Thank you very much. Clearly this is a really important topic, not only for governments but for businesses particularly those that operate throughout Europe. What I hope the report gives you is a good insight into the issues that you should be thinking about around debt in Europe.

Enjoy reading the report, it is a really easy read and thank you for listening.

This report highlights the high level of debt that has built up around Europe, including the UK, in recent years. It discusses the economic and business implications of these high public and private debt levels and the way that deleveraging by governments, households, banks and companies may interact.

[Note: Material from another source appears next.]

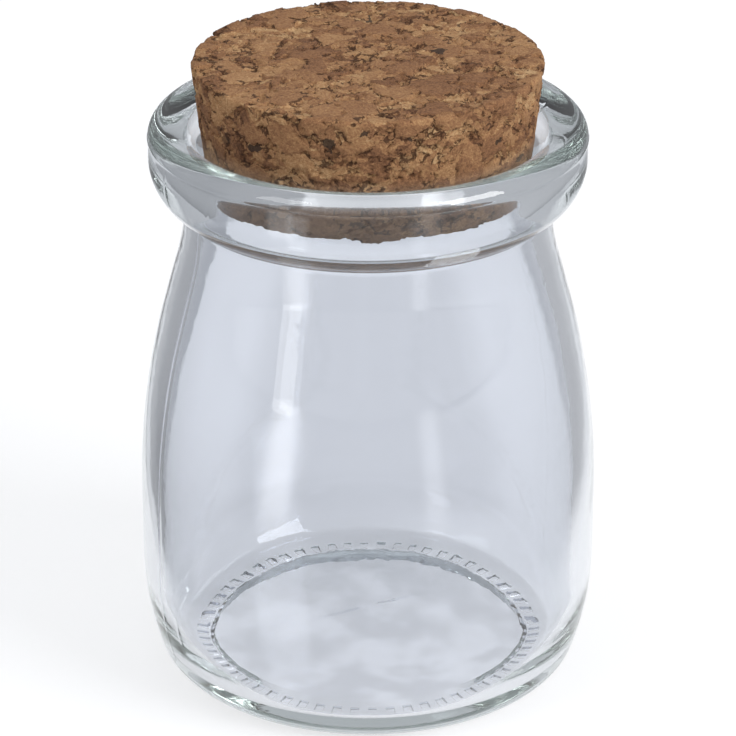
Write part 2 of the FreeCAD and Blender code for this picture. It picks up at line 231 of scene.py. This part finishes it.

The key points from the report are that:

  1. Total EU government debt has now risen above 10 trillion euros, equivalent to around 21,000 euros per person. At a time of slow growth and steadily ageing populations, this is a major concern.[Click to view infographic]
  2. Governments have started to implement austerity programmes to address these high debt levels, but the scale and impact of these measures varies significantly by country. Businesses operating across different EU countries need to understand these differences and our economic modelling tools can help with this task.
  3. The UK does not have the worst public debt position but it is particularly exposed to possible household deleveraging (more so than any other EU country than Greece according to our analysis). Since the Eurozone crisis is limiting UK export growth, much will depend on the strength of the UK consumer going forward.